There was still wildness. Mountains dominated the horizon and Mt Ventoux lay like a pile of black grapes ready for pressing under the blue sky. Closer by were the sporadic stands of trees. To the untrained eye these may seem unusual amongst the vines, a waste of space for a place where every square foot is cultivated for a purpose. These aren’t the cypresses planted to provide windbreaks against the famous ‘Mistral’, but rather two types of oak – green and white – larders for the farmers’ winter harvest.

Jean-Pierre, the owner of the B&B, was to be my truffle guide. Unfortunately he spoke no English. Nor did his wife. Despite the best efforts of author Joanne Harris in her previous life as a French teacher, my GCSE-level French is woefully inadequate when trying to pick up the intricacies of the fruiting process of Tuber melanosporum. This added an air of excitement and confusion, but also proved the point that much in conversation is body language.

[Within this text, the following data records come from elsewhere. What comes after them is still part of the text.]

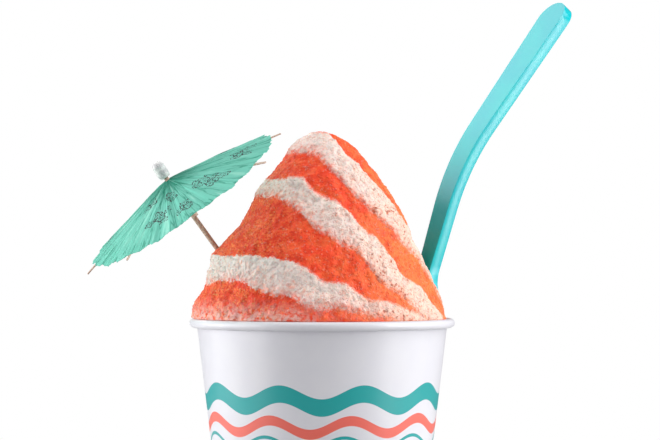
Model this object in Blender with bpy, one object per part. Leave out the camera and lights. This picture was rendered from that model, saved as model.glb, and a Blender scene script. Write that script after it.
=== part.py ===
# Shaved ice in a white paper cup, striped with orange syrup, with a paper
# parasol stuck in its left side and a plastic spoon in its right side.
# Metres, +Z up. The object stands on z = 0, and the origin is the middle of
# its box there, so the cup's axis stands at x = CUP_AXIS_X.
# A turn is an angle round the cup: 0 is its left side (-X), 90 degrees its
# front (-Y), 180 its right side and 270 its back.

import math

import bmesh
import bpy
from mathutils import Matrix, Vector, noise

MM = 0.001
GAP = 0.3 * MM
SMOOTH_ANGLE = math.radians(35)

# The cup: a tapered paper wall with a rolled rim, on a recessed base disc.
CUP_AXIS_X = -4.4 * MM
CUP_HEIGHT = 112 * MM
RIM_DIAMETER = 98 * MM
BEAD_DIAMETER = 3.3 * MM
WALL = 0.6 * MM
FOOT_DIAMETER = 66 * MM
FOLD_HEIGHT = 6.3 * MM
FOLD_WIDTH = 1.6 * MM
CUP_SIDES = 56
BEAD_STEPS = 7
BASE_THICKNESS = 0.6 * MM

BEAD_RADIUS = BEAD_DIAMETER / 2
UNDER_BEAD = 1.1 * BEAD_RADIUS
BEAD_CENTRE = Vector((RIM_DIAMETER / 2 - BEAD_RADIUS, CUP_HEIGHT - BEAD_RADIUS))
MOUTH_RADIUS = BEAD_CENTRE[0] - BEAD_RADIUS
FOOT_RADIUS = FOOT_DIAMETER / 2
TAPER = (MOUTH_RADIUS + WALL - FOOT_RADIUS) / BEAD_CENTRE[1]

# The ice: a frustum in the cup and a heaped cone over its rim.
HEAP_HEIGHT = 69.4 * MM
HEAP_RADIUS = 47.5 * MM
HEAP_POWER = 0.6
HEAP_SLOPE = 0.65
SHOULDER = 1.2 * MM
SHOULDER_HEIGHT = 25 * MM
SHOULDER_SPREAD = 6 * MM
TOP_LEAN = 0.6 * MM
BOTTOM_LEAN = -1.3 * MM
LEAN_HEIGHT = 31 * MM
LEAN_SPREAD = 4 * MM
LEAN_FADE_RADIUS = 14 * MM
LEDGE = 0.9 * MM
LEDGE_HEIGHTS = (24 * MM, 6 * MM)
LEDGE_SPREAD = 2.4 * MM
LUMP_SPACING = 2.0 * MM
TOP_RING_RADIUS = 1.6 * MM
SIDE_STEP = 0.02 * MM
COARSE_LUMPS = (1.0 * MM, 10 * MM)
FINE_LUMPS = (0.85 * MM, 3.1 * MM)
LUMP_PLACE = Vector((7.3, 0, 0))
FULL_RELIEF_HEIGHT = 4 * MM
FOOT_STEP = 0.4 * MM
SEAT_SHARES = (0, 0.35, 0.7, 1)
PACKED_SIDES = 48

# Syrup stripes: each edge is level round the high side, then falls to the rim.
# Rows: height on the high side, turn from there where it starts to fall, turn
# where it meets the rim, and how late it falls.
HIGH_SIDE = math.radians(15)
STRIPE_EDGES = (
    (69.6 * MM, 115, 190, 1.0),
    (61.0 * MM, 63, 176, 1.3),
    (51.4 * MM, 50, 149, 1.6),
    (44.7 * MM, 32, 130, 1.6),
    (23.2 * MM, 48, 133, 1.0),
    (14.0 * MM, 28, 112, 0.8),
)
BACK_FALL = 1.08
SYRUP_SINK = 0.4 * MM
SYRUP_EDGE = 0.9 * MM

# The spoon: its handle runs up from the neck, arches back and ends in a round
# tip, with a groove along its rear. Its bowl is stuck down into the ice.
SPOON_NECK = Vector((38.2 * MM, 7.6 * MM, CUP_HEIGHT + 19.5 * MM))
SPOON_FACE_TURN = math.radians(60)
SPOON_LEAN = math.radians(10)
HANDLE_ANGLES = (math.radians(6.6), math.radians(27.3))
HANDLE_STRAIGHTS = (23 * MM, 58 * MM)
HANDLE_ARC = 35 * MM
HANDLE_WIDTHS = (8.6 * MM, 15.4 * MM)
HANDLE_THICKNESS = 4.2 * MM
HANDLE_SKIN = 1.3 * MM
GROOVE_START = 7 * MM
GROOVE_END = 2.2 * MM
GROOVE_RAMP = 3 * MM
GROOVE_SHARE = 0.7
BOWL_ANGLE = math.radians(-7)
BOWL_LENGTH = 46 * MM
BOWL_WIDTH = 26 * MM
BOWL_DEPTH = 5.5 * MM
BOWL_SKIN = 1.3 * MM
BOWL_RAMP = 0.35
WIDEST = 0.52
NECK_LENGTH = 7 * MM
KEEL_LENGTH = 19 * MM
END_HALF_WIDTH = 0.6 * MM
SECTION_SHARES = (-1, -0.78, -0.66, -0.33, 0, 0.33, 0.66, 0.78, 1)
BOWL_STEPS = 12
LOW_STEPS = 5
ARC_STEPS = 6
TIP_STEPS = 5
LINE_STEPS = 60

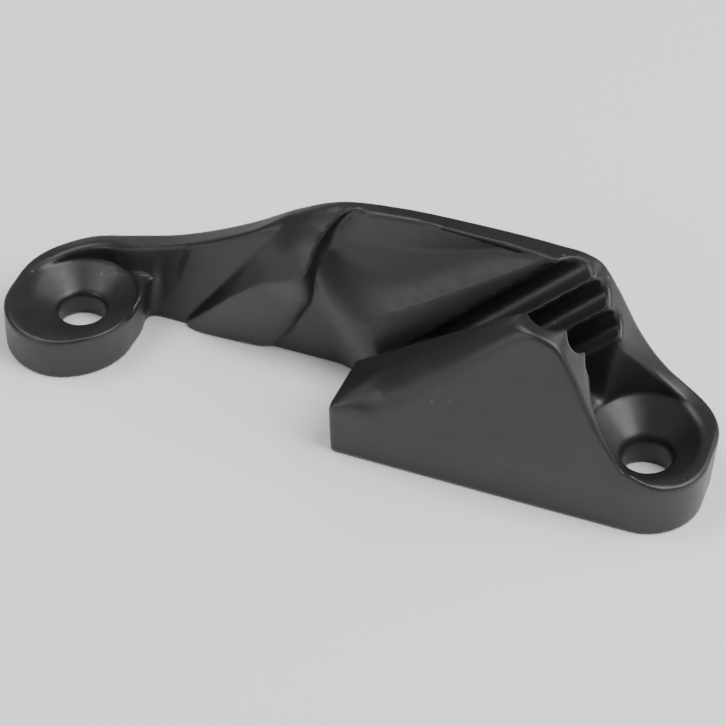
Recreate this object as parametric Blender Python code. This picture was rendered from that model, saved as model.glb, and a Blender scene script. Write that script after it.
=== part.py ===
"""Side-entry rope cleat: one moulding with two countersunk screw eyes, a fairlead horn and a ribbed V jaw.

Frame: +X runs from the fairlead eye to the jaw eye, +Y from the open front to the back wall, and +Z up
from the deck. The origin is the middle of the footprint, on the deck. Sizes are millimetres, times MM.
"""

import math

import bmesh
import bpy
from mathutils import Matrix, Vector

MM = 0.001

# Overall
WIDTH = 16.8
HEIGHT = 21.8

# Screw eyes
HOLE_PITCH = 66.0
HOLE_DIAMETER = 5.4
HOLE_SETBACK = 8.4  # front edge to the row of holes
FAIRLEAD_REACH = 7.7  # fairlead hole to the end of its eye
JAW_REACH = 7.5  # jaw hole to the end of its eye
FAIRLEAD_EYE_RADIUS = 7.1
FAIRLEAD_RIM_HEIGHT = 4.9
JAW_EYE_RADIUS = 6.0
JAW_RIM_HEIGHT = 6.6
DISH_LENGTH = 10.8
DISH_WIDTH = 13.0
DISH_OFFSET = 0.9  # how far the dish is centred in front of its hole
DISH_DEPTH = 2.0
DISH_FLARE = 0.3  # how much wider the dish's foot is than the hole

# Back wall and arm
WALL_THICKNESS = 3.2
ARM_FILLET = 1.5
ARM_RISE = 16.0  # fairlead hole to halfway up the arm
HUMP_REACH = 28.0  # fairlead hole to where the wall is nearly at its full height
HUMP_DROP = 1.6  # how much lower the wall is there

# Jaws
JAW_START = 33.0  # fairlead hole to the open end of the jaw
BASE_HEIGHT = 6.2
LEAD_ANGLE = 38.0
SHOULDER_REACH = 9.6  # jaw hole back to the top corner of the jaws
FRONT_LEAN = 1.7
CHANNEL_WIDTH = 9.3  # between the two jaws at the top
CHANNEL_OFFSET = 2.6  # back face to the channel's top edge
CHANNEL_HALF_ANGLE = 12.5
CHANNEL_FLOOR = 7.0

# Ribs
RIB_ANGLE = 42.0
RIB_PITCH = 3.5
RIB_DEPTH = 1.0
RIB_RADIUS = 1.7
GROOVES = 3
FIRST_GROOVE = 22.9  # from the jaw's open end to the first groove's top end

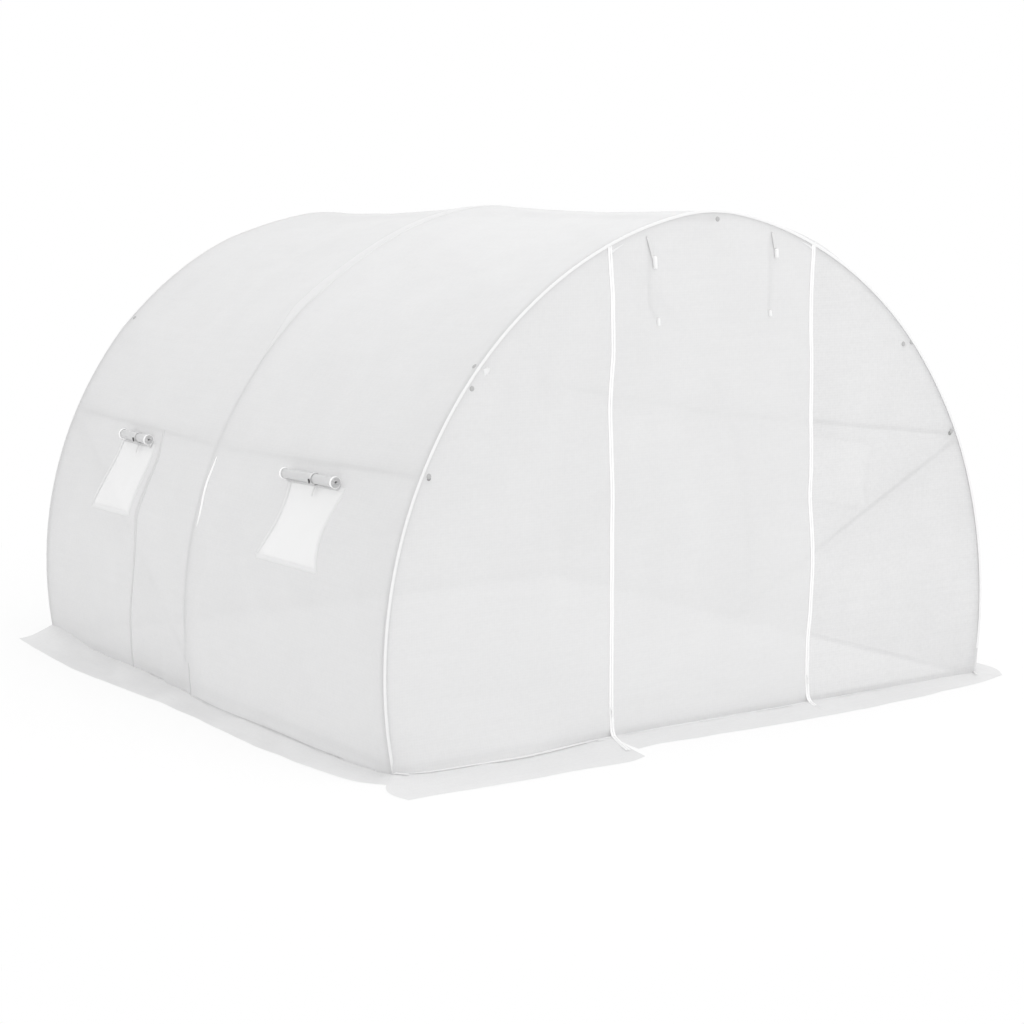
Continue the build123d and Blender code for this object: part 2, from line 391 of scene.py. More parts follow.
def plasticFinish(name, shade, rough):
    kit = Finish(name)
    place = kit.add("TexCoord", None, None, 3)
    cloud = kit.noise(place, 30.0, 3.0, "3D")
    colour = kit.mixed(cloud, grey(shade * 0.88), grey(shade))
    bump = kit.bump(0.2, 0.0004, kit.noise(place, 260.0, 3.0, "3D"))
    return kit.close(kit.skin(colour, (cloud - 0.5) * 0.1 + rough, bump))


finishes = {
    "film": filmFinish("wovenFilm", film["through"], film["glow"], film["ground"], film["thread"]),
    "clearFilm": filmFinish("clearFilm", 0.14, 0.16, film["ground"] - 0.006, film["thread"] - 0.006),
    "lapFilm": filmFinish("lapFilm", 0.0, 0.22, 0.908, 0.924),
    # painted shade: a dark strip laid on the film where it creases
    "crease": clothFinish("crease", 0.66, 0.0030, 0.0),
    "endFilm": filmFinish("endFilm", 0.06, 0.16, film["ground"] - 0.014, film["thread"] - 0.014),
    # painted shade: a darker copy of the film for the skirts on the ground
    "skirt": filmFinish("skirtFilm", 0.05, 0.12, 0.80, 0.85),
    "hem": filmFinish("doubleFilm", 0.03, 0.15, 0.93, 0.96),
    "mesh": meshFinish(),
    "rolled": filmFinish("rolledFilm", 0.02, 0.35, 0.87, 0.92),
    "tube": tubeFinish("galvanisedTube", 0.62),
    # painted shade: a darker copy of the galvanised tube, so that purlins and braces show as dark lines through the
    # film
    "slimTube": tubeFinish("weatheredTube", 0.26),
    # painted light: the tape glows a little, so zips, the pleat and the roll hems look bright white
    "tape": clothFinish("zipTape", 0.98, 0.0012, 0.05, 0.12),
    "strap": clothFinish("tieStrap", 0.84, 0.0016, 0.10),
    # painted shade: the inside ties are dark so that they show as shade through the film
    "innerStrap": clothFinish("innerStrap", 0.40, 0.0016, 0.02),
    "binding": clothFinish("endBinding", 0.95, 0.0030, 0.05),
    "teeth": plasticFinish("zipTeeth", 0.95, 0.35),
    "cap": plasticFinish("boltCap", 0.10, 0.45),
    "bolt": plasticFinish("greyBolt", 0.62, 0.40),
    # painted shade: grey discs that stand for bolts seen dimly through the film
    "stud": plasticFinish("greyStud", 0.52, 0.45),
    "toggle": plasticFinish("whiteToggle", 0.98, 0.35),
    "thread": plasticFinish("stitchThread", 0.93, 0.60),
}
print("finishes ready")


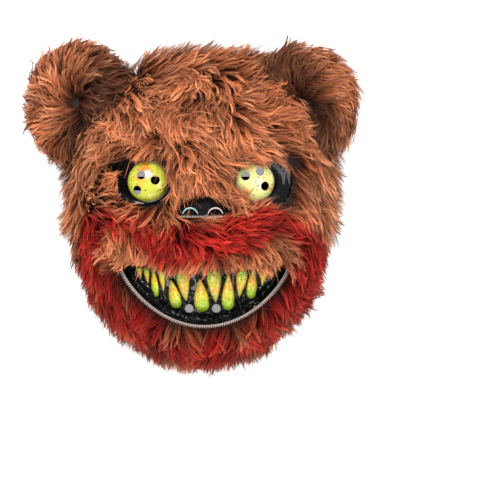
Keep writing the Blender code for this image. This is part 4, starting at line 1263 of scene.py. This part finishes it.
def build_nose(material, ring_highlight_left, ring_highlight_right, edge):
    """Half-round nose with nostril hollows and rings, pale arcs over the rings as painted highlights, and a
    pale line along its upper edge.
    """
    sides, rings = 60, 24
    bm = bmesh.new()
    levels = []
    for ring in range(rings + 1):
        turn = math.pi / 2 * ring / rings
        shrink = max(math.cos(turn) ** 0.8, 0.01)
        row = []
        for side in range(sides + 1):
            angle = math.pi * side / sides
            x = NOSE_X + NOSE_HALF_WIDTH * shrink * math.cos(angle)
            y = NOSE_BASE_Y + NOSE_HEIGHT * shrink * math.sin(angle)
            z = float(dome_height(x, y, 0)) + NOSE_RISE * math.sin(turn)
            for way in (-1, 1):
                away = math.hypot(x - NOSE_X - way * NOSTRIL_SPACING / 2, y - NOSE_BASE_Y)
                z -= 0.005 * float(smooth(NOSTRIL_RADIUS, NOSTRIL_RADIUS * 0.55, away))
                z += 0.0012 * math.exp(-((away - NOSTRIL_RADIUS) / 0.0011) ** 2)
            row.append(bm.verts.new((x, y, z)))
        levels.append(row)
    for low, high in zip(levels, levels[1:]):
        for side in range(sides):
            bm.faces.new((low[side], low[side + 1], high[side + 1], high[side]))
    skirt = []
    for side in range(sides + 1):
        vert = levels[0][side].co
        height = float(dome_height(vert.x, vert.y, 0.0003))
        skirt.append(bm.verts.new((vert.x, vert.y, min(height, vert.z - 0.0002))))
    for side in range(sides):
        bm.faces.new((skirt[side], skirt[side + 1], levels[0][side + 1], levels[0][side]))
    bm.faces.new([skirt[0]] + [row[0] for row in levels] + [row[-1] for row in levels[::-1]]
                 + [skirt[-1]])
    bmesh.ops.recalc_face_normals(bm, faces=bm.faces)
    obj = add_piece("nose_moulding", bm, material, 50)
    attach(obj, "root")
    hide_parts("nose")
    # Pale arcs over the nostril rims: painted highlights.
    for way, painted_highlight in ((-1, ring_highlight_left), (1, ring_highlight_right)):
        path = []
        for step in range(25):
            angle = math.radians(12 + 156 * step / 24)
            x = NOSE_X + way * NOSTRIL_SPACING / 2 + NOSTRIL_RADIUS * 1.02 * math.cos(angle)
            y = NOSE_BASE_Y + NOSTRIL_RADIUS * 1.02 * math.sin(angle)
            path.append(Vector((x, y, nose_height(x, y) + 0.0013)))
        ring = tube(path, lambda s: 0.00030 + 0.00042 * math.sin(math.pi * s), 8)
        obj = add_piece("nostril_ring_highlight_" + ("left" if way < 0 else "right"), ring, painted_highlight)
        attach(obj, "root")
    # Pale thin line along the nose's upper edge.
    path = []
    for step in range(41):
        angle = math.radians(14 + 152 * step / 40)
        x = NOSE_X + NOSE_HALF_WIDTH * 0.985 * math.cos(angle)
        y = NOSE_BASE_Y + NOSE_HEIGHT * 0.985 * math.sin(angle)
        path.append(Vector((x, y, nose_height(x, y) + 0.0004)))
    obj = add_piece("nose_edge", tube(path, 0.00035, 6), edge)
    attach(obj, "root")


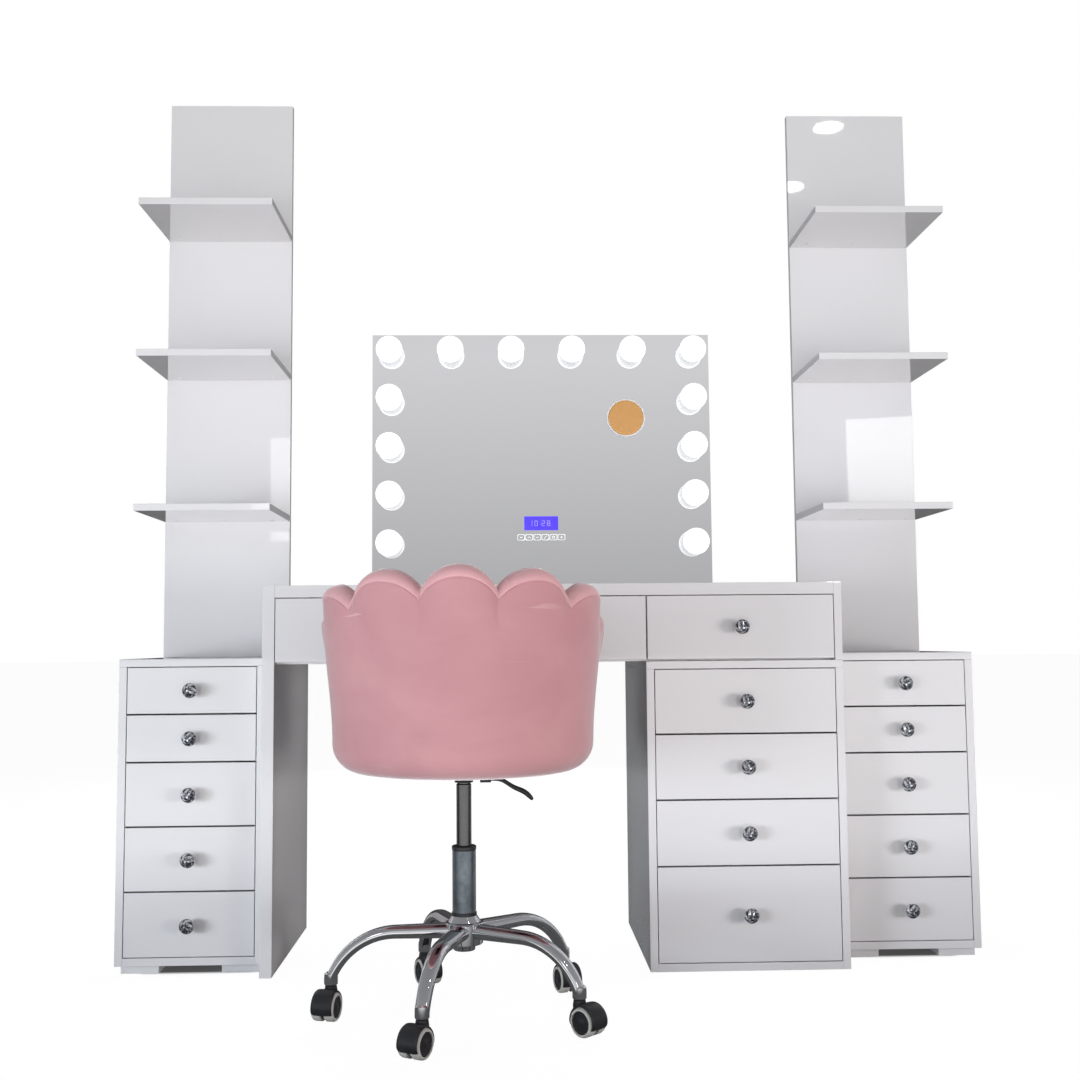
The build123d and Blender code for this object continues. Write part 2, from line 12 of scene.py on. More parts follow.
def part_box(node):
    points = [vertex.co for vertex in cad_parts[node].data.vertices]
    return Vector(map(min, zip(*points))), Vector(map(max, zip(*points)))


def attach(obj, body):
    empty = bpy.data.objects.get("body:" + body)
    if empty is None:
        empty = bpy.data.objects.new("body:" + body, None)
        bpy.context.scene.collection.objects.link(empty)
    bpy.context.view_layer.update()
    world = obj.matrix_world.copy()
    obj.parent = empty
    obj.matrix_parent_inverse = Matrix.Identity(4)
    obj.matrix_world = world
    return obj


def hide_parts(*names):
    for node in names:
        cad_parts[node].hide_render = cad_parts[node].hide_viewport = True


# The looks of the salon styling station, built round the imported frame. Metres, +Z up,
# -Y towards the viewer.

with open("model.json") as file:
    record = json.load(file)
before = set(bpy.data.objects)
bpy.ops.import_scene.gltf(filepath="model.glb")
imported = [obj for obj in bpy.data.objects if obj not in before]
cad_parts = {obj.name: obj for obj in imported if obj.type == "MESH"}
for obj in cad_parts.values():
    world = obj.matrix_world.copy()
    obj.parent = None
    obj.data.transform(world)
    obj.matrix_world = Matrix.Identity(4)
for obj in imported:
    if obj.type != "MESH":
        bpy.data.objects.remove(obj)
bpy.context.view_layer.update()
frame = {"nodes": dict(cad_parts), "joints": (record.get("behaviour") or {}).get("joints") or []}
scene = bpy.context.scene
joints = {joint["name"]: joint for joint in frame["joints"]}
random.seed(7)

# ---- camera ---------------------------
CAMERA_AT = (-0.1048, -2.5946, 0.6664)
CAMERA_YAW = 0.0293  # radians, turned towards +X
CAMERA_PITCH = 0.0811  # radians, upwards
CAMERA_ROLL = -0.0084  # radians
CAMERA_LENS = 42.489  # mm on a 36 mm sensor

# ---- sizes that the frame doesn't hold ----
BOARD_EDGE = 0.0008  # rounding of lacquered board edges
MITRE = 1e5  # grid that tells the CAD's points apart: 0.01 mm


# ---- mesh helpers ---------------------
def solids(node):
    """Lowest and highest corner of each solid in a node. A solid ends where its surface closes."""
    mesh = frame["nodes"][node].data
    points = [v.co.copy() for v in mesh.vertices]
    keys = [tuple(round(c * MITRE) for c in p) for p in points]
    found, open_edges, corners = [], set(), []
    for face in mesh.polygons:
        ring = list(face.vertices)
        for a, b in zip(ring, ring[1:] + ring[:1]):
            open_edges ^= {tuple(sorted((keys[a], keys[b])))}
        corners += [points[i] for i in ring]
        if not open_edges:
            found.append((Vector(map(min, *corners)), Vector(map(max, *corners))))
            corners = []
    return found


def circle(r, z, count, turn=0.0):
    """Points round the Z axis. The turn is a share of one step."""
    return [(r * cos(2 * pi * (i + turn) / count), r * sin(2 * pi * (i + turn) / count), z)
            for i in range(count)]


def add_board(bm, lo, hi, edge):
    """A board between two corners, with every edge rounded."""
    made = bmesh.ops.create_cube(bm, size=1.0)["verts"]
    for v in made:
        v.co = Vector((lo[i] + (v.co[i] + 0.5) * (hi[i] - lo[i]) for i in range(3)))
    edges = list({e for v in made for e in v.link_edges})
    bmesh.ops.bevel(bm, geom=edges, offset=edge, segments=2, profile=0.5, affect="EDGES",
                    clamp_overlap=True, material=0)


def skin(bm, rings, material=0, capped=True, looped=False):
    """Faces between successive rings of points. A ring of one point closes an end."""
    grid = [[bm.verts.new(p) for p in ring] for ring in rings]
    for a, b in zip(grid, grid[1:] + (grid[:1] if looped else [])):
        count = max(len(a), len(b))
        for i in range(count):
            j = (i + 1) % count
            corners = [a[i % len(a)], a[j % len(a)], b[j % len(b)], b[i % len(b)]]
            bm.faces.new(list(dict.fromkeys(corners))).material_index = material
    if capped and not looped:
        for ring in (grid[0], grid[-1]):
            if len(ring) > 2:
                bm.faces.new(ring).material_index = material
    return grid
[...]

Jean-Pierre gestured to his car. I got in. Within a minute we were tearing up dust on a little road through the vines and pulling up at an old farmhouse. Men huddled together through the arch smoking and eyeing us suspiciously. Handshakes were exchanged and one begrudgingly went inside. After a moment, he returned with bespectacled man in a beat-up army jacket and a dog on a length of rope. This was Jacques and Diane, neither of who spoke any English either.

I followed Jacques to his lines of oak. The earth was soft, perfect for prints, and as he guided his faithful hound through the trees, my eyes were drawn down for a spot of impromptu animal tracking. Diane’s prints were everywhere but in patches close to denser vegetation, other pig-like impressions littered the ground. I had my suspicions. ‘Sanglier,’ Jean-Pierre confirmed before making the sign for a rifle, ‘bang bang, very nice.’

Soon Diane was earning her keep, scrabbling a few layers of ground away before Jacques called her away. I bent down beside him and was hit by the pungent smell. The very soil was impregnated with it. I helped Jacques ‘clod’ the ground and then break it up by hand until I saw it; black, bobbly and about the size of an egg.

The reverence in which the black truffle is held was clear. We stood in silence, possibly due to our lack of a common language, but mostly because of the power of this delicacy. The hunt continued until we had filled a small sackcloth bag.

On the market a black truffle of the sizes we were uncovering may be worth up to £40 each. Sometimes more. There is no question of their value and part of their mystery is that there is no exact science to their cultivation. Impregnated oaks may take ten years to start ‘truffling’ and even then, there is no guarantee. I began to see why people are so insular about them in this area; they are a tax free high-value commodity found in the ground that can make a man rich over a season.

We returned under to the B&B under a purpling sky. In my pocket was a gift from Jacques, a perfect specimen that, even when wrapped in two layers of foil and inside a sealed jam jar in a fridge, still stank out the room. Best served simply, we cooked paper-thin slices of truffle with scrambled egg and served it with wilted chard. The taste was incomparable. Nothing else has the same flavour, a pleasant savoury ‘umami’ as the Japanese class it.

As I returned to England my eyes scanned the fields and forests around the train tracks wondering if any held white truffles, the British edible truffle. To hunt these, it is best to look for areas of disturbed earth, bumps in the forest floor or any line of ants disappearing into a mound. I knew I’d never scan a woodland floor without imagining these subterranean hidden treasures. My clothes still smelt of the fungus and I could close my eyes and imagine its taste; I had become acclimatized.